* START Data section *
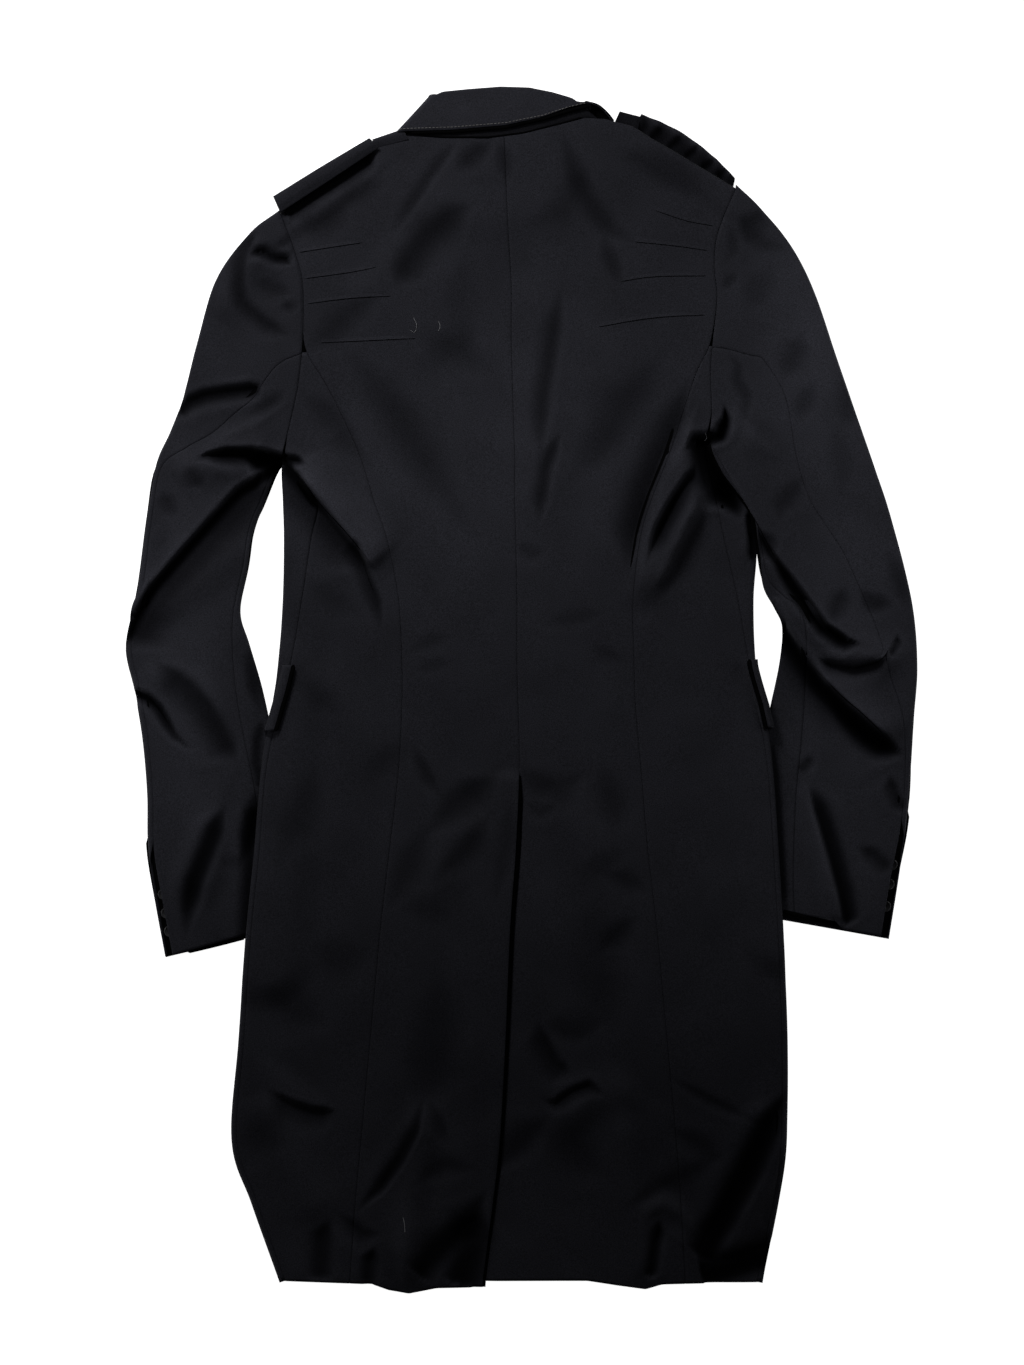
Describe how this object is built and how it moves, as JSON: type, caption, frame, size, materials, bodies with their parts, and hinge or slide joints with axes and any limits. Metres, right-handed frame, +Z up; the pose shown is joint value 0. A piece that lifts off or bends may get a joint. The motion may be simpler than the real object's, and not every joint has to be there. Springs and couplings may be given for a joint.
{
  "type": "trench coat",
  "caption": "Long single-breasted trench coat in black twill, lying flat with its back up: shirt collar, epaulettes, princess seams, back vent and open cuff vents.",
  "frame": {"origin": "centre of the box round the coat, on the surface that it rests on", "axes": "+X to the coat's right as seen from above (its right sleeve), +Y from the hem to the collar, +Z up from the surface. The back faces up."},
  "size_m": [0.6933, 1.0592, 0.0185],
  "materials": {
    "twill": "matte twill with a slight sheen",
    "horn": "satin"
  },
  "bodies": {
    "root": {"back_left": "twill", "side_back_left": "twill", "front_left": "twill", "undersleeve_left": "twill", "topsleeve_left": "twill", "epaulette_left": "twill", "keeper_left": "twill", "pocket_flap_left": "twill", "cuff_button_left_1": "horn", "cuff_button_left_2": "horn", "cuff_button_left_3": "horn", "back_right": "twill", "side_back_right": "twill", "front_right": "twill", "undersleeve_right": "twill", "topsleeve_right": "twill", "epaulette_right": "twill", "keeper_right": "twill", "pocket_flap_right": "twill", "cuff_button_right_1": "horn", "cuff_button_right_2": "horn", "cuff_button_right_3": "horn", "collar_stand": "twill", "collar_fall": "twill"}
  },
  "joints": []
}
* END Data section *
#### What is being asked
Copy every line exactly. Leave nothing out.

#### Solution to the problem
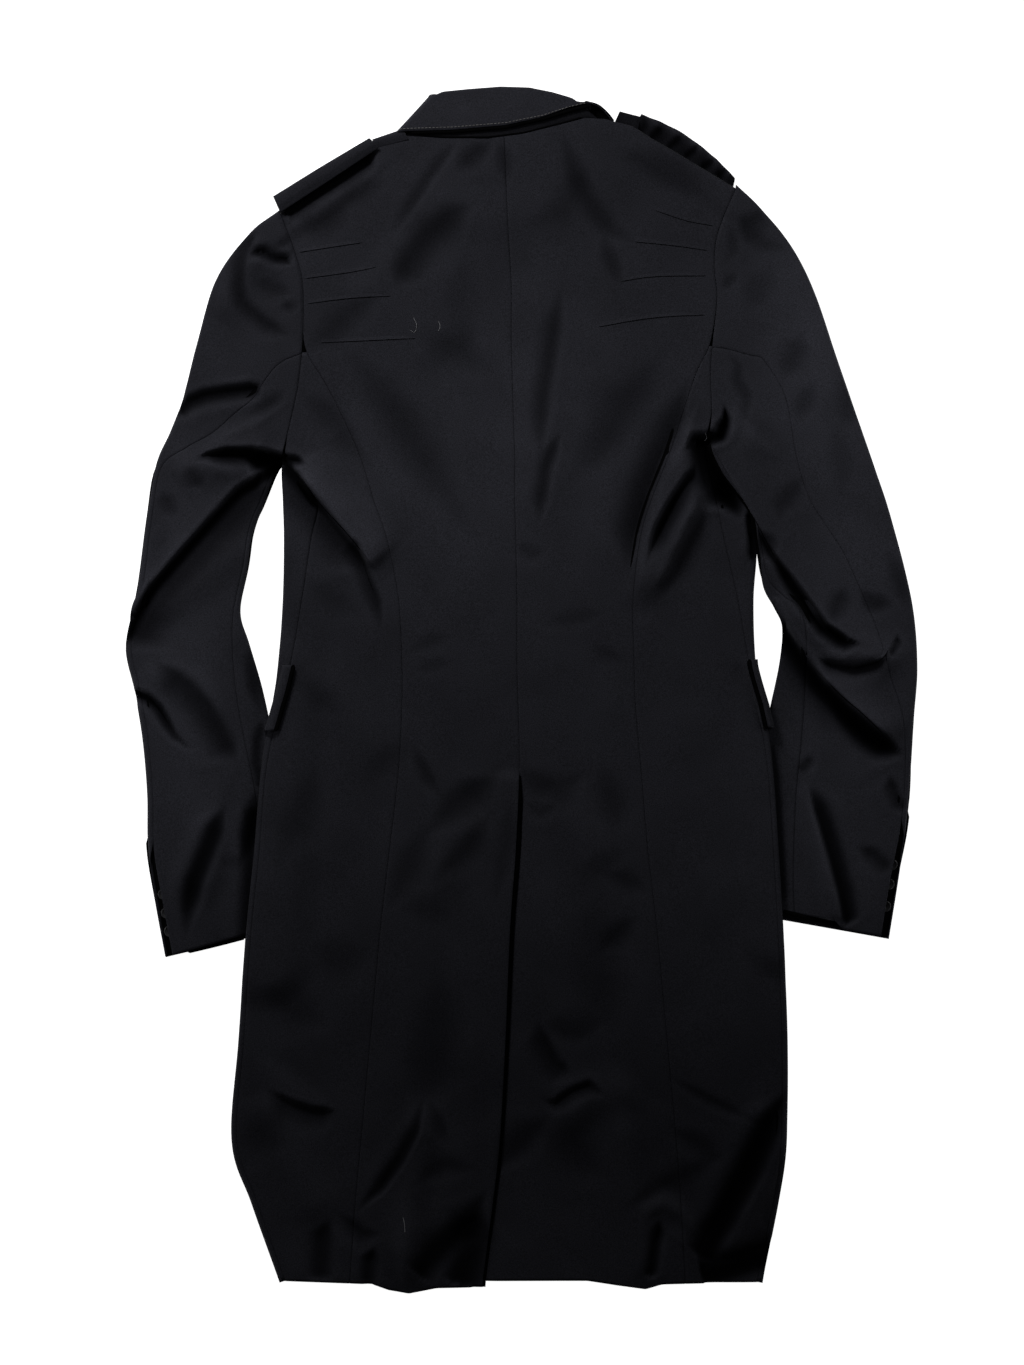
Describe how this object is built and how it moves, as JSON: type, caption, frame, size, materials, bodies with their parts, and hinge or slide joints with axes and any limits. Metres, right-handed frame, +Z up; the pose shown is joint value 0. A piece that lifts off or bends may get a joint. The motion may be simpler than the real object's, and not every joint has to be there. Springs and couplings may be given for a joint.
{
  "type": "trench coat",
  "caption": "Long single-breasted trench coat in black twill, lying flat with its back up: shirt collar, epaulettes, princess seams, back vent and open cuff vents.",
  "frame": {"origin": "centre of the box round the coat, on the surface that it rests on", "axes": "+X to the coat's right as seen from above (its right sleeve), +Y from the hem to the collar, +Z up from the surface. The back faces up."},
  "size_m": [0.6933, 1.0592, 0.0185],
  "materials": {
    "twill": "matte twill with a slight sheen",
    "horn": "satin"
  },
  "bodies": {
    "root": {"back_left": "twill", "side_back_left": "twill", "front_left": "twill", "undersleeve_left": "twill", "topsleeve_left": "twill", "epaulette_left": "twill", "keeper_left": "twill", "pocket_flap_left": "twill", "cuff_button_left_1": "horn", "cuff_button_left_2": "horn", "cuff_button_left_3": "horn", "back_right": "twill", "side_back_right": "twill", "front_right": "twill", "undersleeve_right": "twill", "topsleeve_right": "twill", "epaulette_right": "twill", "keeper_right": "twill", "pocket_flap_right": "twill", "cuff_button_right_1": "horn", "cuff_button_right_2": "horn", "cuff_button_right_3": "horn", "collar_stand": "twill", "collar_fall": "twill"}
  },
  "joints": []
}